- _What the task asks_
Print all entries word for word.

Entries with model source code
■ ■ ■ ■

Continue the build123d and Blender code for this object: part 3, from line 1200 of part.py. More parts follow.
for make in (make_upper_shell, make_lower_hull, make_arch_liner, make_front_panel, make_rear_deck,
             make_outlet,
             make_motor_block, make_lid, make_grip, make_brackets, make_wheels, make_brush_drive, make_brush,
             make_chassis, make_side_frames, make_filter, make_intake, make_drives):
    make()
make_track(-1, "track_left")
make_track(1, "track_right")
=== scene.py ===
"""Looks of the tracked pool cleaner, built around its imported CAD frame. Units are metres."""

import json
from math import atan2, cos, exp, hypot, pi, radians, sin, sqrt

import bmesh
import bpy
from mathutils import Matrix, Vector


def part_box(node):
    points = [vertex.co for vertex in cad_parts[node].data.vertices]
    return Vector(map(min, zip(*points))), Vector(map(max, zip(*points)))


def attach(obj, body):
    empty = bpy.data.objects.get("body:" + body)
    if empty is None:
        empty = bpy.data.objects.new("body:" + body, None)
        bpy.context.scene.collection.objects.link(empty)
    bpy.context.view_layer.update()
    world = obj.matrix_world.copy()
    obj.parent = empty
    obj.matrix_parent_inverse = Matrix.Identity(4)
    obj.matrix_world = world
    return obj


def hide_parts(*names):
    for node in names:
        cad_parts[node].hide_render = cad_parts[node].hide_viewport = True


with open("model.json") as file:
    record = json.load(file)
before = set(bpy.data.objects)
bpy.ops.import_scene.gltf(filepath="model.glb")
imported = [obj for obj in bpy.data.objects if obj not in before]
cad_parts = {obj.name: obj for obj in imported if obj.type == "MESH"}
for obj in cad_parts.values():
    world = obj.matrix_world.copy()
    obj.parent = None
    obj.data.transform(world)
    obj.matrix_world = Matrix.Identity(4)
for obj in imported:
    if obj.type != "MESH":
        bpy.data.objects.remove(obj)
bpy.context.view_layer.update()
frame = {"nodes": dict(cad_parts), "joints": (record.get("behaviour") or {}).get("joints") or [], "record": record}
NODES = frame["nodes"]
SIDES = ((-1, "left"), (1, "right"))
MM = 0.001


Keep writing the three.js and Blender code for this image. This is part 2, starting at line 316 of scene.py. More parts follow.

■ ■ ■ ■

- _Written reply_
Continue the build123d and Blender code for this object: part 3, from line 1200 of part.py. More parts follow.
for make in (make_upper_shell, make_lower_hull, make_arch_liner, make_front_panel, make_rear_deck,
             make_outlet,
             make_motor_block, make_lid, make_grip, make_brackets, make_wheels, make_brush_drive, make_brush,
             make_chassis, make_side_frames, make_filter, make_intake, make_drives):
    make()
make_track(-1, "track_left")
make_track(1, "track_right")
=== scene.py ===
"""Looks of the tracked pool cleaner, built around its imported CAD frame. Units are metres."""

import json
from math import atan2, cos, exp, hypot, pi, radians, sin, sqrt

import bmesh
import bpy
from mathutils import Matrix, Vector


def part_box(node):
    points = [vertex.co for vertex in cad_parts[node].data.vertices]
    return Vector(map(min, zip(*points))), Vector(map(max, zip(*points)))


def attach(obj, body):
    empty = bpy.data.objects.get("body:" + body)
    if empty is None:
        empty = bpy.data.objects.new("body:" + body, None)
        bpy.context.scene.collection.objects.link(empty)
    bpy.context.view_layer.update()
    world = obj.matrix_world.copy()
    obj.parent = empty
    obj.matrix_parent_inverse = Matrix.Identity(4)
    obj.matrix_world = world
    return obj


def hide_parts(*names):
    for node in names:
        cad_parts[node].hide_render = cad_parts[node].hide_viewport = True


with open("model.json") as file:
    record = json.load(file)
before = set(bpy.data.objects)
bpy.ops.import_scene.gltf(filepath="model.glb")
imported = [obj for obj in bpy.data.objects if obj not in before]
cad_parts = {obj.name: obj for obj in imported if obj.type == "MESH"}
for obj in cad_parts.values():
    world = obj.matrix_world.copy()
    obj.parent = None
    obj.data.transform(world)
    obj.matrix_world = Matrix.Identity(4)
for obj in imported:
    if obj.type != "MESH":
        bpy.data.objects.remove(obj)
bpy.context.view_layer.update()
frame = {"nodes": dict(cad_parts), "joints": (record.get("behaviour") or {}).get("joints") or [], "record": record}
NODES = frame["nodes"]
SIDES = ((-1, "left"), (1, "right"))
MM = 0.001


Keep writing the three.js and Blender code for this image. This is part 2, starting at line 316 of scene.py. More parts follow.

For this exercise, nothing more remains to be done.